9. Final Thoughts & Your Next Step

You now have the lay of the land: single-zone systems are simple, surgically targeted, and cost-effective for one space. Multi-zone setups are broader in vision, flexible, and zoned for control across your entire home.

Here’s what I suggest you do next:

  1. Walk through your home and identify the “problem spaces” — the rooms that are always too hot or too cold.

  2. Sketch a rough floor plan and mark which rooms you must condition now and which ones you might add later.

  3. Consult an HVAC professional (or use an online load calculator) to estimate BTU loads, line-set runs, and outdoor unit placement for both single- and multi-zone scenarios.
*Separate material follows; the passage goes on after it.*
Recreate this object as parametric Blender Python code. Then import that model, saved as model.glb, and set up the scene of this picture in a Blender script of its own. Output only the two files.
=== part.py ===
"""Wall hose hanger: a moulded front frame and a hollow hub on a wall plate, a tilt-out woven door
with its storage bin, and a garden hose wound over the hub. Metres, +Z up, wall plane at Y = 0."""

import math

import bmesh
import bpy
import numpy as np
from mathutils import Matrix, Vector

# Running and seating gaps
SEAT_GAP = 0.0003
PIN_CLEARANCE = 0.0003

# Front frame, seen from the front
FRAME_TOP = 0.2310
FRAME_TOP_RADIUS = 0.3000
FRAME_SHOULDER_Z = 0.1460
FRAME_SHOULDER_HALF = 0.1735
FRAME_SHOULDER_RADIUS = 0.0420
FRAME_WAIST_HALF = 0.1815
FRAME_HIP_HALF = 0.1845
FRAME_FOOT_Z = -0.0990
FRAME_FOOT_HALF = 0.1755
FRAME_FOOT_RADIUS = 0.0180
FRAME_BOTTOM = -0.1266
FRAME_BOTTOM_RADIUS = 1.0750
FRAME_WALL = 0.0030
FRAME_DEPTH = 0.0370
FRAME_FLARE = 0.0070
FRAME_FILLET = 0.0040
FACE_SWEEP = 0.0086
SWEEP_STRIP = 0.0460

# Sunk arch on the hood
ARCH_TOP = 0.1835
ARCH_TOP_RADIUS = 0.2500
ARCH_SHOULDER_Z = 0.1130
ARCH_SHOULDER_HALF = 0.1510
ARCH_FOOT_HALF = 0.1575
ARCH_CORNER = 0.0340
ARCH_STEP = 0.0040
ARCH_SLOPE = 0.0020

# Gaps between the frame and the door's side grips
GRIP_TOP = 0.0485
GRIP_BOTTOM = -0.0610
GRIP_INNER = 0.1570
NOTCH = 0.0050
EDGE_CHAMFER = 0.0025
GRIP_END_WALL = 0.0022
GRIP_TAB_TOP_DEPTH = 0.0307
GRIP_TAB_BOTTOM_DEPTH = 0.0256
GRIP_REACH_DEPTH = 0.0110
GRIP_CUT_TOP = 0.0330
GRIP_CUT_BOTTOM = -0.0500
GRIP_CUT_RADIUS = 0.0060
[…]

  4. Compare installed costs, including equipment and labor, between the two approaches.

  5. Think long-term: consider energy savings, comfort, temperature control, and system expandability.

Once you’ve gathered this info, you’ll be ready to make an informed decision about which ductless mini split setup fits your lifestyle best — and can move confidently into the next step: sizing, brand selection, and installer quotes.